Hadir sebagai narasumber, Faizul A’la—cicit Mbah Nur—dan Agus Setiyanto, pegiat sejarah lokal. Keduanya mengupas sisi spiritual, sosial, hingga misteri sejarah tokoh karismatik dari Desa Walangsanga, Kecamatan Moga.
Pendiri PHD, Akromi Mashuri, membuka diskusi dengan mengutip sejarawan Peter Carey: “Leluhur mboten sare”. Ia mengajak peserta mengirim doa untuk para sesepuh, khususnya Mbah Nur yang dikenal sebagai Kiai Nur Durya bin Sayyid.
Sosok Mbah Nur dikenal luas di Jawa Tengah, terutama di kalangan Nahdlatul Ulama. Banyak yang menganggapnya sebagai Waliyullah yang istiqamah dalam laku spiritual dan dermawan dalam kegiatan sosial, khususnya pendidikan.
“Mbah Nur membiayai banyak anak mondok. Kalau sekarang, mungkin disebut semacam yayasan filantropi,” kata Faizul A’la.

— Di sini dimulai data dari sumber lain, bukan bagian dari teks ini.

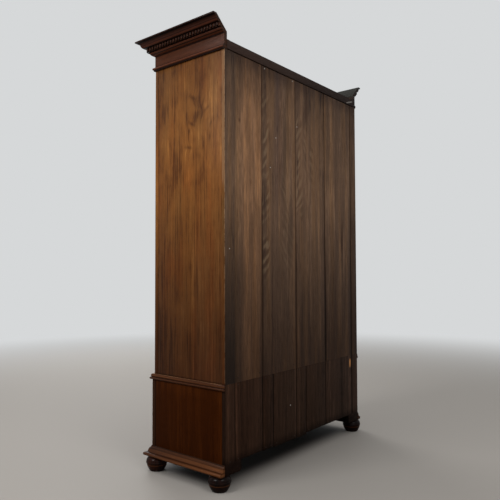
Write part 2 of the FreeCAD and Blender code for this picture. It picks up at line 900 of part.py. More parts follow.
def bolt_rod(z_low, knob_z):
    """Square bolt with a small round knob that the fingers push."""
    x = -stile_centre_x
    half = bolt_side / 2
    y = slide_bolt_y
    shank = box(x - half, x + half, y - half, y + half, z_low, z_low + bolt_length)
    finger = rod(x, y, knob_z, bolt_knob_radius, half + bolt_knob_length, Vector(0, 1, 0))
    return shank.fuse(finger).removeSplitter()


def bolt_keep(z_low):
    """Back plate with two square keeps that guide a slide bolt."""
    x = -stile_centre_x
    half = bolt_plate_width / 2
    front = door_back
    plate_y = front + bolt_plate_thickness
    plate = box(x - half, x + half, front, plate_y, z_low, z_low + bolt_plate_length)
    channel = bolt_side / 2 + bolt_air
    wall = channel + bolt_keep_wall
    loops = []
    for loop_z in (z_low, z_low + bolt_plate_length - bolt_keep_height):
        z_high = loop_z + bolt_keep_height
        loop = box(x - wall, x + wall, plate_y, slide_bolt_y + wall, loop_z, z_high)
        gap_low = loop_z - overcut
        gap_high = z_high + overcut
        gap = box(x - channel, x + channel, plate_y, slide_bolt_y + channel, gap_low, gap_high)
        loops.append(loop.cut(gap))
    return plate.fuse(loops).removeSplitter()


def slide_bolts():
    """Upper bolt, lower bolt and their keeps, both drawn back."""
    top_tip = door_top - stop_batten_lap - bolt_tip_air
    top_low = top_tip - bolt_length
    top_keep_low = top_tip - bolt_tip_air - bolt_plate_length
    low_tip = upper_floor_top + bolt_tip_air
    low_keep_low = low_tip + bolt_tip_air
    finger_shift = bolt_keep_height + bolt_knob_radius + bolt_air
    top_bolt = bolt_rod(top_low, top_keep_low + finger_shift)
    low_bolt = bolt_rod(low_tip, low_keep_low + bolt_plate_length - finger_shift)
    return top_bolt, low_bolt, [bolt_keep(top_keep_low), bolt_keep(low_keep_low)]


def door_stops():
    """Batten behind the top rail and two blocks on the floor, against which the doors close."""
    z_low = door_top - stop_batten_lap
    y_high = upper_inner_front + stop_batten_thickness
    batten = box(-inner_half, inner_half, upper_inner_front, y_high, z_low, upper_ceiling)
    batten = batten.cut(bolt_hole(z_low - overcut, z_low + bolt_travel + bolt_hole_spare))
    block_y = upper_inner_front + stop_block_size
    z_high = upper_floor_top + stop_block_size
    x_near = stile_centre_x + bolt_plate_width
    block = box(x_near, x_near + stop_block_length, upper_inner_front, block_y, upper_floor_top, z_high)
    return [batten, block, mirrored(block)]


def upper_floor_board():
    """Floor of the upper carcass, with the hole for the lower slide bolt."""
    z_low = upper_floor_top - board_thickness
    board = box(-inner_half, inner_half, upper_inner_front, back_inner_y, z_low, upper_floor_top)
    return board.cut(bolt_hole(z_low - overcut, upper_floor_top + overcut))


def hat_shelf():
    """Shelf across the upper carcass, set back from the doors."""
    z_high = upper_top - shelf_drop
    y_low = upper_front + shelf_setback
    return box(-inner_half, inner_half, y_low, back_inner_y, z_high - board_thickness, z_high)


def shelf_bearers():
    """Strips on the side boards that carry the shelf."""
    z_high = upper_top - shelf_drop - board_thickness
    x_low = inner_half - bearer_width
    y_low = upper_front + shelf_setback
    bearer = box(x_low, inner_half, y_low, back_inner_y, z_high - bearer_height, z_high)
    return [bearer, mirrored(bearer)]


def rail_level():
    """Height of the hanging rail's centre."""
    return upper_top - shelf_drop - board_thickness - rail_drop


def rail_middle_y():
    """Depth of the hanging rail: the middle of the inside of the carcass."""
    return (upper_inner_front + back_inner_y) / 2


def hanging_rail():
    """Round wooden rail between the two sockets."""
    reach = inner_half - socket_floor - socket_end_air
    return rod(-reach, rail_middle_y(), rail_level(), rail_radius, 2 * reach, Vector(1, 0, 0))


def rail_sockets():
    """Flanged cups on the side boards that hold the rail."""
    x = inner_half
    y = rail_middle_y()
    z = rail_level()
    inward = Vector(-1, 0, 0)
    bore = rail_radius + socket_air
    cup = rod(x, y, z, bore + socket_wall, socket_length, inward)
    flange = rod(x, y, z, bore + socket_wall + socket_flange, socket_floor, inward)
    hole = rod(x - socket_floor, y, z, bore, socket_length, inward)
    socket = cup.fuse(flange).cut(hole).removeSplitter()
    return [socket, mirrored(socket)]


def drawer_divider():
    """Partition behind the upright that keeps the two drawers apart."""
    half = board_thickness / 2
    return box(-half, half, base_inner_front, back_inner_y, base_floor_top, base_top_underside)


def drawer_guides():
    """Guides beside the drawers, kickers above them and stops behind their fronts."""
    side_guide = box(
        drawer_outer_x + drawer_gap,
        inner_half,
        base_inner_front,
        back_inner_y,
        base_floor_top,
        base_floor_top + guide_height,
    )
    centre_guide = box(
        board_thickness / 2,
        drawer_inner_x - guide_air,
        base_inner_front,
        back_inner_y,
        base_floor_top,
        base_floor_top + guide_height,
    )
    kicker_low = drawer_side_top + kicker_air
    outer_kicker = box(
        drawer_outer_x - drawer_side,
        inner_half,
        base_inner_front,
        back_inner_y,
        kicker_low,
        kicker_low + kicker_height,
    )
    inner_kicker = box(
        board_thickness / 2,
        drawer_inner_x + drawer_side,
        base_inner_front,
        back_inner_y,
        kicker_low,
        kicker_low + kicker_height,
    )
    stop_y = base_front + drawer_front_thickness + drawer_stop_air
    stop_rear = max(stop_y, base_inner_front)
    pieces = [side_guide, centre_guide, outer_kicker, inner_kicker]
    for x in drawer_knob_places():
        half = drawer_stop_length / 2
        z_high = base_floor_top + drawer_stop_height
        y_high = stop_rear + drawer_stop_length / 2
        pieces.append(box(x - half, x + half, stop_y, y_high, base_floor_top, z_high))
    return pieces + [mirrored(piece) for piece in pieces]


def drawer_front():
    """Front of the right drawer, with the holes for its knobs and the groove for its bottom."""
    z_low = drawer_opening_low + drawer_gap
    z_high = drawer_opening_high - drawer_gap
    y_high = base_front + drawer_front_thickness
    front = box(drawer_inner_x, drawer_outer_x, base_front, y_high, z_low, z_high)
    groove_low = drawer_low + drawer_bottom_lift - drawer_groove_air
    groove_high = groove_low + drawer_bottom_thickness + 2 * drawer_groove_air
    groove_x = drawer_side - drawer_groove
    groove = box(
        drawer_inner_x + groove_x,
        drawer_outer_x - groove_x,
        y_high - drawer_groove,
        y_high + overcut,
        groove_low,
        groove_high,
    )
    hole_radius = knob_dowel_radius + knob_dowel_air
    hole_length = drawer_front_thickness + 2 * overcut
    knob_z = drawer_opening_low + drawer_knob_height
    front = front.cut(groove)
    for x in drawer_knob_places():
        hole = rod(x, base_front - overcut, knob_z, hole_radius, hole_length, Vector(0, 1, 0))
        front = front.cut(hole)
    return front


def drawer_knob_places():
    """Distances of the right drawer's knobs from the middle plane."""
    width = drawer_outer_x - drawer_inner_x
    return [drawer_inner_x + share * width for share in (drawer_knob_share, 1 - drawer_knob_share)]


def drawer_box():
    """Sides, back and bottom of the right drawer."""
    x_low = drawer_inner_x
    x_high = drawer_outer_x
    y_low = base_front + drawer_front_thickness
    y_high = drawer_back_y
    z_high = drawer_side_top
    bottom_low = drawer_low + drawer_bottom_lift
    bottom_high = bottom_low + drawer_bottom_thickness
    tongue = drawer_groove - drawer_groove_air
    groove_x_low = x_low + drawer_side - drawer_groove
    groove_x_high = x_high - drawer_side + drawer_groove
    groove = box(
        groove_x_low,
        groove_x_high,
        y_low - overcut,
        y_high + overcut,
        bottom_low - drawer_groove_air,
        bottom_high + drawer_groove_air,
    )
    near_side = box(x_low, x_low + drawer_side, y_low, y_high, drawer_low, z_high).cut(groove)
    far_side = box(x_high - drawer_side, x_high, y_low, y_high, drawer_low, z_high).cut(groove)
    inner_low = x_low + drawer_side
    inner_high = x_high - drawer_side
    back_low = bottom_high + drawer_groove_air
    back = box(inner_low, inner_high, y_high - drawer_side, y_high, back_low, z_high)
    bottom = box(inner_low - tongue, inner_high + tongue, y_low - tongue, y_high, bottom_low, bottom_high)
    return [near_side, far_side, back, bottom]


def drawer_knobs():
    """Two knobs of the right drawer."""
    z = drawer_opening_low + drawer_knob_height
    return [knob(x, z, base_front, drawer_front_thickness) for x in drawer_knob_places()]


def write_cornice():
    """Cornice section."""
    for name, runs in (("frieze", frieze_boards()), ("crown", crown_mouldings())):
        for place, run in zip(("front", "left", "right"), runs):
            save(name + "_" + place, [run])
    save("bed_mouldings", bed_mouldings())
    save("cornice_beads", cornice_beads())
    save("dentils", dentils())
    save("cornice_rear_rail", [cornice_rear_rail()])
    save("cornice_corner_blocks", cornice_corner_blocks())


def write_upper_carcass():
    """Upper carcass with its shelf, rail and door stops."""
    side = side_board(upper_inner_front, upper_base, upper_top)
    save("upper_side_right", [side])
    save("upper_side_left", [mirrored(side)])
    save("upper_front_frame", upper_front_frame())
    ceiling = box(-inner_half, inner_half, upper_inner_front, back_inner_y, upper_ceiling, upper_top)
    save("upper_top_board", [ceiling])
    save("upper_floor_board", [upper_floor_board()])
    stile = back_stile(upper_base, upper_top)
    save("upper_back_stiles", [stile, mirrored(stile)])
    no_drops = [0.0] * len(upper_board_widths)
    boards = back_boards(upper_board_widths, no_drops, upper_base, upper_top)
    save("upper_back_boards", boards)
    save("hat_shelf", [hat_shelf()])
    save("shelf_bearers", shelf_bearers())
    save("hanging_rail", [hanging_rail()])
    save("rail_sockets", rail_sockets())
    save("door_stops", door_stops())


def write_base():
    """Base chest with its plinth, feet and the drawers' woodwork."""
    side = side_board(base_inner_front, plinth_top, base_top_underside)
    save("base_side_right", [side])
    save("base_side_left", [mirrored(side)])
    save("base_front_frame", base_front_frame())
    floor = box(-inner_half, inner_half, base_inner_front, back_inner_y, plinth_top, base_floor_top)
    save("base_floor_board", [floor])
    top = box(-half_width, half_width, base_front, back_inner_y, base_top_underside, base_height)
    save("base_top_board", [top])
    stile = back_stile(plinth_top, base_height)
    save("base_back_stiles", [stile, mirrored(stile)])
    boards = back_boards(base_board_widths, base_board_drops, plinth_top, base_height)
    save("base_back_boards", boards)
    save("drawer_divider", [drawer_divider()])
    save("drawer_guides", drawer_guides())
    save("plinth_frame", plinth_frame())
    save("plinth_mouldings", plinth_mouldings())
    save("waist_mouldings", waist_mouldings())
    save("bun_feet", bun_feet())
    save("back_nails", back_nails())


def write_doors():
    """Doors with their hinges, lock, key, knob and slide bolts."""
    panels = [fielded_panel(*limits) for limits in panel_openings()]
    save("door_right_frame", right_door_frame())
    save("door_right_panels", panels)
    save("door_left_frame", left_door_frame())
    save("door_left_panels", [mirrored(panel) for panel in panels])
    post_leaves = hinge_leaves(1)
    door_leaves = hinge_leaves(-1)
    pins = hinge_pins()
    save("hinge_post_leaves", post_leaves + [mirrored(leaf) for leaf in post_leaves])
    save("hinge_pins", pins + [mirrored(pin) for pin in pins])
    save("door_right_hinge_leaves", door_leaves)
    save("door_left_hinge_leaves", [mirrored(leaf) for leaf in door_leaves])
    save("lock_case", [lock_case()])
    save("lock_bolt", [lock_bolt()])
    save("key", [key()])
    save("escutcheon", [escutcheon()])
    save("door_knob", [knob(stile_centre_x, lock_z + door_knob_rise, upper_front, door_thickness)])
    top_bolt, low_bolt, keeps = slide_bolts()
    save("upper_slide_bolt", [top_bolt])
    save("lower_slide_bolt", [low_bolt])
    save("slide_bolt_keeps", keeps)


def write_drawers():
    """The two drawers, mirror images of each other."""
    front = drawer_front()
    box_pieces = drawer_box()
    knobs = drawer_knobs()
    save("drawer_right_front", [front])
    save("drawer_right_box", box_pieces)
    save("drawer_right_knobs", knobs)
    save("drawer_left_front", [mirrored(front)])
    save("drawer_left_box", [mirrored(piece) for piece in box_pieces])
    save("drawer_left_knobs", [mirrored(piece) for piece in knobs])


os.makedirs("parts", exist_ok=True)
write_cornice()
write_upper_carcass()
write_base()
write_doors()
write_drawers()
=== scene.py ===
import json
from math import radians

import bpy
from mathutils import Matrix, Vector

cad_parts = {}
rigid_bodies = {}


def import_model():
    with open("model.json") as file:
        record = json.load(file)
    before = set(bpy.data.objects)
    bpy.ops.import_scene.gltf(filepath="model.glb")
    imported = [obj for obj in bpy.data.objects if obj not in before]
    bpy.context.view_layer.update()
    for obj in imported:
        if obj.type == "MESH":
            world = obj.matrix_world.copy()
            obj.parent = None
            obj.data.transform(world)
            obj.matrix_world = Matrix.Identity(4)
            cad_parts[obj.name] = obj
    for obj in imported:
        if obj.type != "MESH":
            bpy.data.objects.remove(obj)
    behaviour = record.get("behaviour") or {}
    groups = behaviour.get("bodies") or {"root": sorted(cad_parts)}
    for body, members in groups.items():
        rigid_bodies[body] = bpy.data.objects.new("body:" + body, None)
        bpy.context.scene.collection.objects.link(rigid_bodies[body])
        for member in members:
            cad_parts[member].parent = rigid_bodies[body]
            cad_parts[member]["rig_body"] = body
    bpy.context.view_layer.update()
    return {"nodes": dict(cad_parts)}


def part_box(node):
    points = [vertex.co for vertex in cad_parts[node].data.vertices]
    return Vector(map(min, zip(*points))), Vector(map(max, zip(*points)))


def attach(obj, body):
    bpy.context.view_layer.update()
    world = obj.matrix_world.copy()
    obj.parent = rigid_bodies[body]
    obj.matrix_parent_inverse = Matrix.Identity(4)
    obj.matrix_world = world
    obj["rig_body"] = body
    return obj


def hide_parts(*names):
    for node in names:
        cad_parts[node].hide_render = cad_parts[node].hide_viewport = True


# Old mahogany wardrobe: its woods, its metals and a plain studio.
# Everything is in metres, with the doors towards -Y and the back towards +Y.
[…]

Mbah Nur juga disebut-sebut pernah dikunjungi Presiden Soeharto secara diam-diam pada masa hidupnya, diperkirakan antara tahun 1970 hingga wafatnya pada 1988. Informasi ini berasal dari kesaksian keluarga.

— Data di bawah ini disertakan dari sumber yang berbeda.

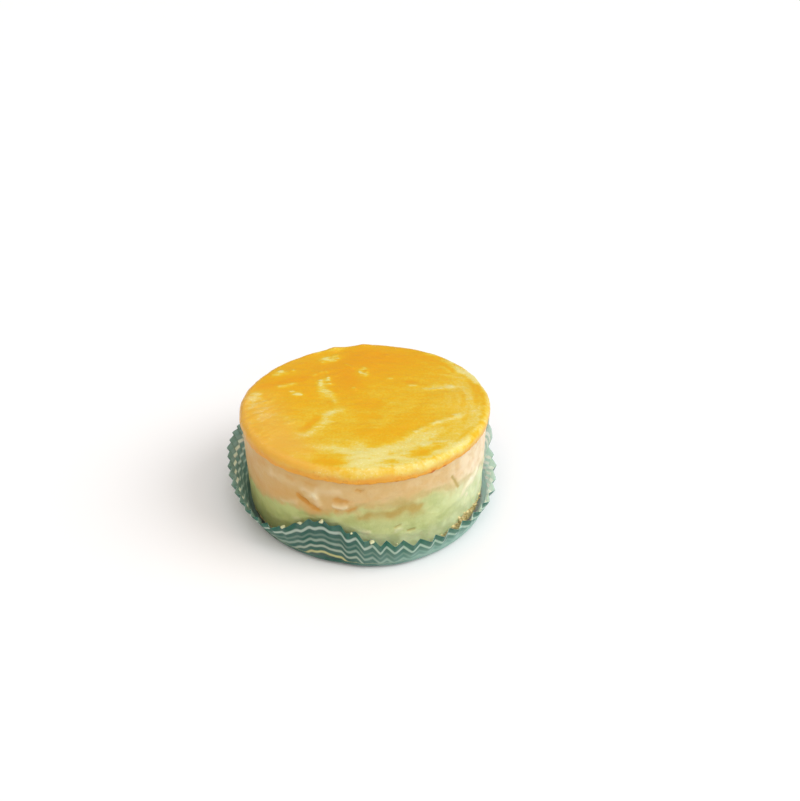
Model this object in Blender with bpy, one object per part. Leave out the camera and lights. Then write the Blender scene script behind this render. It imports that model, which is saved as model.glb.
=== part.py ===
import bmesh
import bpy
import numpy as np

MM = 0.001

# The cake stands on z = 0 with its axis on the origin. Angles are in degrees from +X towards +Y,
# so the side with the low rim and the pressed panel, 240 to 262, looks along -Y.
CAKE_RADIUS = 44.2 * MM
TOTAL_HEIGHT = 39.5 * MM
LAYER_GAP = 0.3 * MM
SEED = 7
EASE = 0.6  # how far the tables below are rounded at their points, from 0, straight, to 1
CAP_SHARES = (0.45, 0.9)  # rings of points on a layer's flat faces, as shares of its radius
SHARP_FROM = 40  # edges that bend by more degrees than this are shaded sharp

# Paper case: a flat floor, a rounded foot and a pleated wall of uneven height.
PAPER = 0.4 * MM
WALL_PAPER = 0.5 * MM
FOOT_ROUND = 2.8 * MM
FOOT_STEPS = 2
WALL_STEPS = 4
PLEATS = 57
PLEAT_COLUMNS = 4
FIRST_INNER_FOLD = 260.55
FOLD_RISE = 0.8 * MM
FOLD_AT_FOOT = 0.12

# Radius of the foot, height of the rim, radius half way between the rim's inner and outer folds,
# and depth of the folds, in mm, by angle. The wall lies on the cake at the panel and stands off it
# most at the left.
FOOT_RADIUS = (
    (0, 46.2), (150, 45.6), (200, 45.4), (240, 44.9), (260, 45.1), (271, 46.2), (285, 46.8),
    (320, 46.6),
)
RIM_HEIGHT = (
    (0, 11.2), (10, 11.8), (14, 14.0), (17, 18.0), (21, 19.8), (35, 20.0), (60, 19.2),
    (100, 18.4), (130, 18.4), (160, 19.2), (172, 18.9), (182, 17.8), (190, 16.0), (200, 13.0),
    (212, 11.0), (224, 10.3), (232, 11.2), (238, 13.5), (243, 15.8), (248, 18.0), (252, 19.0),
    (257, 18.3), (261.4, 17.3), (268, 15.2), (275, 12.3), (281, 11.5), (288, 11.0), (294, 10.6),
    (302, 10.3), (320, 10.2), (340, 9.5), (350, 9.7),
)
RIM_RADIUS = (
    (0, 48.8), (11, 49.1), (18, 51.2), (24, 51.5), (40, 51.6), (70, 51.2), (100, 50.9),
    (130, 51.2), (150, 51.9), (165, 52.4), (177, 52.2), (187, 51.1), (205, 49.9), (220, 49.1),
    (230, 48.4), (236, 47.3), (241, 46.2), (246, 45.7), (262, 45.7), (268, 46.4), (276, 47.1),
    (281, 47.4), (288, 48.0), (294, 48.6), (302, 48.9), (320, 49.0), (340, 49.0),
)
FOLD_DEPTH = (
    (0, 1.5), (40, 1.9), (90, 2.0), (130, 1.8), (155, 1.4), (190, 1.3), (225, 1.3), (238, 1.0),
    (244, 0.7), (258, 0.7), (262, 1.6), (266, 2.2), (285, 2.6), (295, 2.1), (320, 1.8), (340, 1.5),
)
# Width of the pleats, wide at the right and bunched at the left, and how far the folds are shifted
# from that spacing, both in degrees.
PLEAT_WIDTH = (
    (0, 8.0), (30, 7.4), (60, 7.0), (100, 6.4), (135, 5.3), (175, 4.8), (215, 5.0), (238, 6.9),
    (305, 6.95), (330, 7.8),
)
FOLD_SHIFT = (
    (5, 0.4), (27, -0.5), (55, 0.4), (74, -0.7), (98, 0.5), (121, -0.3), (139, 0.5), (163, -0.3),
    (190, 0.3), (215, -0.3), (240, 0.2), (262, 0.2), (275, 0.2), (281, -0.8), (300, -0.7),
    (325, -0.4), (345, 0.2),
)

# The baked sponge base: its underside, how far it stands in from the layers above, the rounding of
# its lower edge, how far its crumbly side moves in or out, and its upper edge in mm by angle.
BASE_BOTTOM = 0.7 * MM
BASE_INSET = 0.6 * MM
BASE_ROUND = 2.0 * MM
CRUMBLE = (-0.35 * MM, 0.1 * MM)
BASE_TOP = (
    (0, 5.6), (40, 6.4), (90, 5.8), (150, 6.2), (205, 4.6), (240, 5.4), (290, 5.0), (308, 4.9),
    (316, 6.3), (326, 7.6), (340, 5.8),
)
BASE_MIDDLE = 5.8 * MM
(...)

Menurut Faizul, Mbah Nur wafat dalam usia lebih dari 100 tahun. Ia dikenal menyepi di hulu Kali Comal, jauh dari permukiman warga, dan hanya bisa dijangkau dengan berjalan kaki menyusuri pematang sawah.
Agus Setiyanto menilai sosok Mbah Nur perlu diteliti lebih lanjut secara ilmiah. Ia menyoroti belum jelasnya asal-usul nasab Mbah Nur serta perannya pada masa kolonial.

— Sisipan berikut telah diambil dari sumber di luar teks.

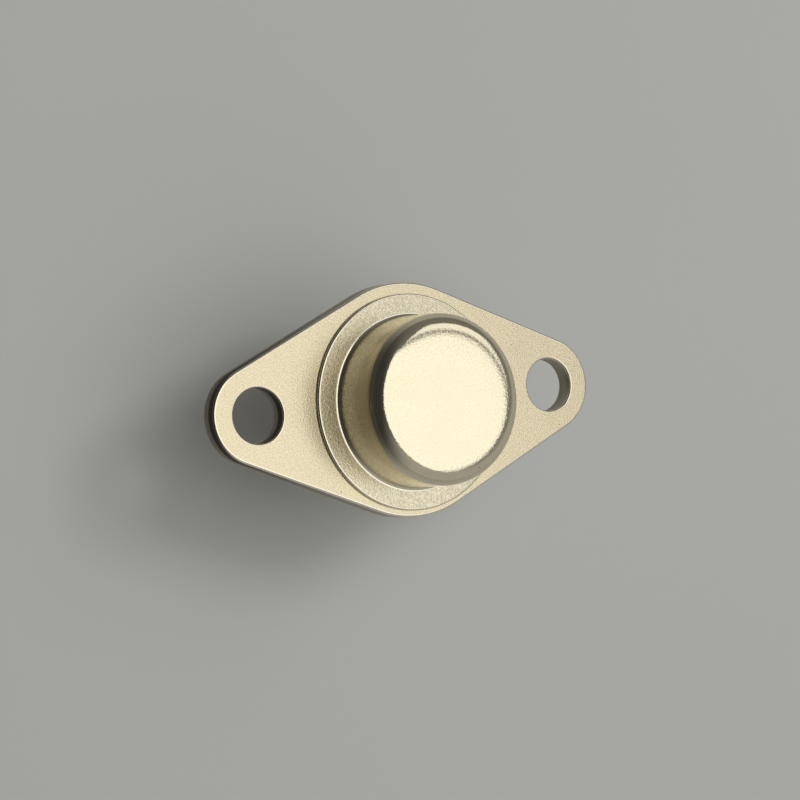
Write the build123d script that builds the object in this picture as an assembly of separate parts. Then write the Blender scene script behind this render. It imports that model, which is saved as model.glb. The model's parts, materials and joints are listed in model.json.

“Nama ‘Sayyid’ mengindikasikan kemungkinan keturunan Arab atau Persia. Barangkali ada arsip sejarah di Leiden yang bisa ditelusuri,” ujar Agus.
Ia juga mempertanyakan apakah Mbah Nur pernah terlibat perlawanan terhadap penjajahan, mengingat banyak ulama saat itu menjadi musuh Jepang maupun Belanda.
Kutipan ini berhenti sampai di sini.